Thursday, February 12, 2009

Dreadful Dragon study


I liked Bugs' pose here. I didn't like the dragon immediately but he grew on me as I deconstructed and reconstructed the picture.

The whole image looks like it's lunging forward from the original!

I fatten things. I'm not sure why. Perhaps it's because I don't have an actual desk of my own, so when I start things at home, I never do them with good posture. This is probably why my doodles during lecture classes and during work breaks are my favorites.

Anyway, so, I completely moved the dragon's head forward, sort of leaving his neck sprawled in a way that looks awkward and dangly. It also evens out the composition. In fact, the whole thing seems pulled downward a bit-- like gravity affects it differently from what it does the original. Bugs' face is also fat because of this.

His right arm is too fat, his hands too big, and things get too round and stubby. John told me that I need to commit more to my forms, and sometimes that results in me pushing things too much (I think that's why his body is more marshmallowy and fat). Other things aren't pushed enough. Bugs' tail is too poofy.

I know bugs' head isn't an oval, but I can't totally figure out exactly what it is. It makes the eyes difficult to place. I need more control over construction lines in general so that I can place them more sensibly.

Bugs' face looks so darned fat! There is too much negative space on his cheek.

I also now notice that the form of the mound is too upright-- the angle on that edge is far sharper than it should be.

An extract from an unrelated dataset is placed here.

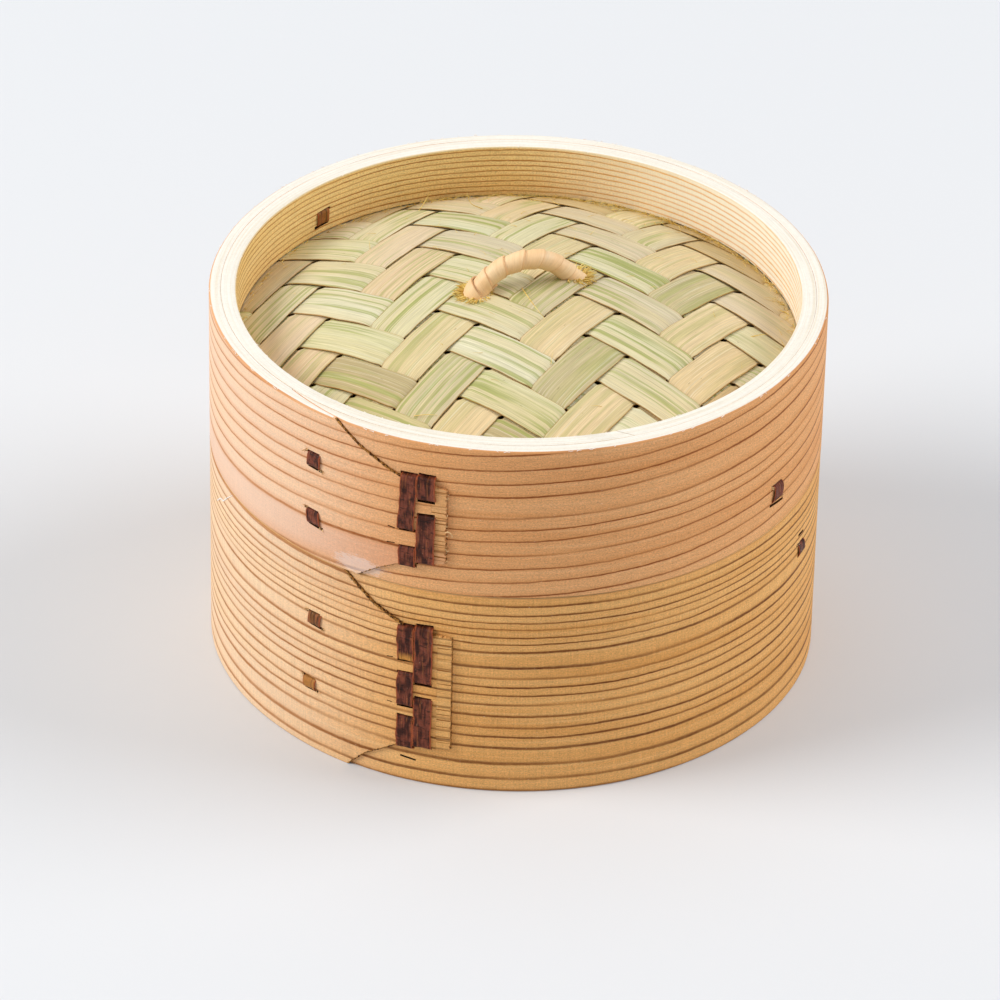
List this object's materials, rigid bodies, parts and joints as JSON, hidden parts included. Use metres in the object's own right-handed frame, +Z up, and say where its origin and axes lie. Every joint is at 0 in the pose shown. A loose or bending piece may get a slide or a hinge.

All that said, I enjoyed making this. However, if you'd notice, the tail of the dragon looks a little funny. When I was making it, near the end, I accidentally got some juice from an apple I was eating on my eraser without noticing before I used it. It made a big hole in the cheap paper I've been using for these studies. So I had to fix it a bit in photoshop.




Anyway, lots of fatness problems. Again, I feel like my Oswald study was better, but I enjoyed constructing this one. It felt right. I tried to trace it over with a regular HB pencil using a light table, but it didn't work very well and the results were downright embarrassing. I'll keep practicing that, but I'm not posting it quite yet. Yuck.